Wow zdjęcia i opis całej wycieczki robią niesamowite wrażenie, no ja też jestem uczulona na hałaa i tłok wyciszyły mnie te ostatnie 2 lata w domu w ogrodzie na spokojnie raczej wszystko więc nie ma co porównywać ale ja ostatnio byłam w niedzielę handlowa w centrum handlowym w mieście i już dostawałam szału.
Tak czy inaczej jest wspomnienie , a w ogrodzie chwasty szybko popedzisz .
Agatorek na 100% to była inna rzeczywistość, technologia poszła do przodu. Chociaż wciąż nie rozumiem dlaczego przy tym rozwoju wciąż korzystają z toalet kucanych. Niby do przodu a jednak trochę zacofani. Jakie rejony odwiedziłaś? Na tą chwilę fotki z Chengdu i Leshan.

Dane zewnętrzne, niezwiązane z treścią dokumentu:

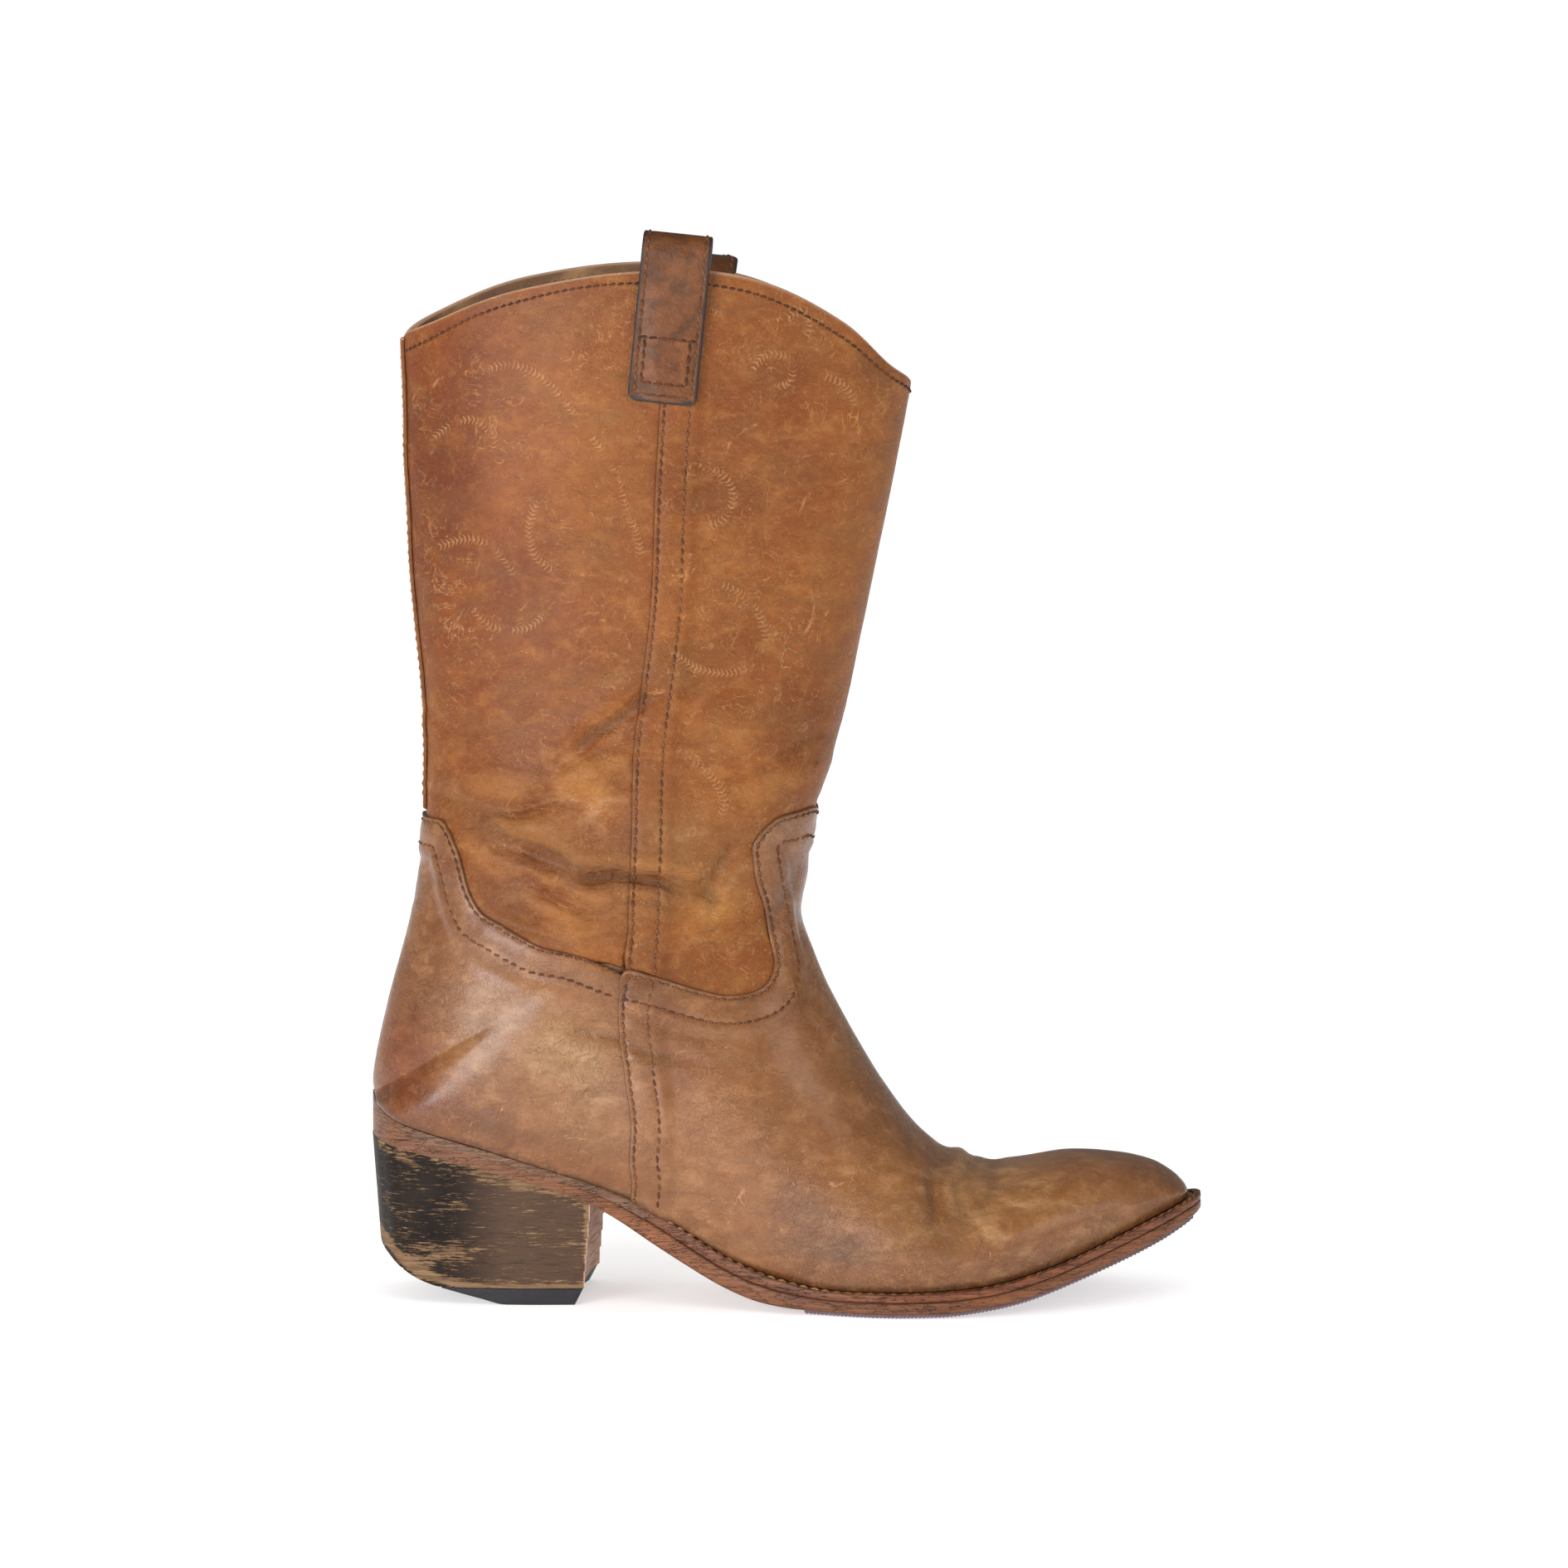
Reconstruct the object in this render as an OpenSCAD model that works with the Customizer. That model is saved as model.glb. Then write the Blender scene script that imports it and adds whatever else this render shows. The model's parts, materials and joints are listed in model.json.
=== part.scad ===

Angielski tylko w hotelach, czasem przy kasach ale rzadko. Dziwiło mnie, że ani policja ani obsługa metra, stacji nie gada po angielsku. To naprawdę wiele utrudniało. Poza tym oni nie byli chętni do pomocy, woleli udawać, że cię nie słyszą. W Meksyku też nie gadali, ale zawsze starli się pomóc, zawsze byli uśmiechnięci i zawsze włączali translatory jak istniała taka potrzeba.
Narsilla tłum w Chinach to zupełnie inny wymiar. Człowiek tego nie zrozumie dopóki tego nie przeżyje. Szybko tam nie wrócę. Moja koleżanka ma podobne przeżycia z miast Japoni. Szkoda, bo też mam w planach.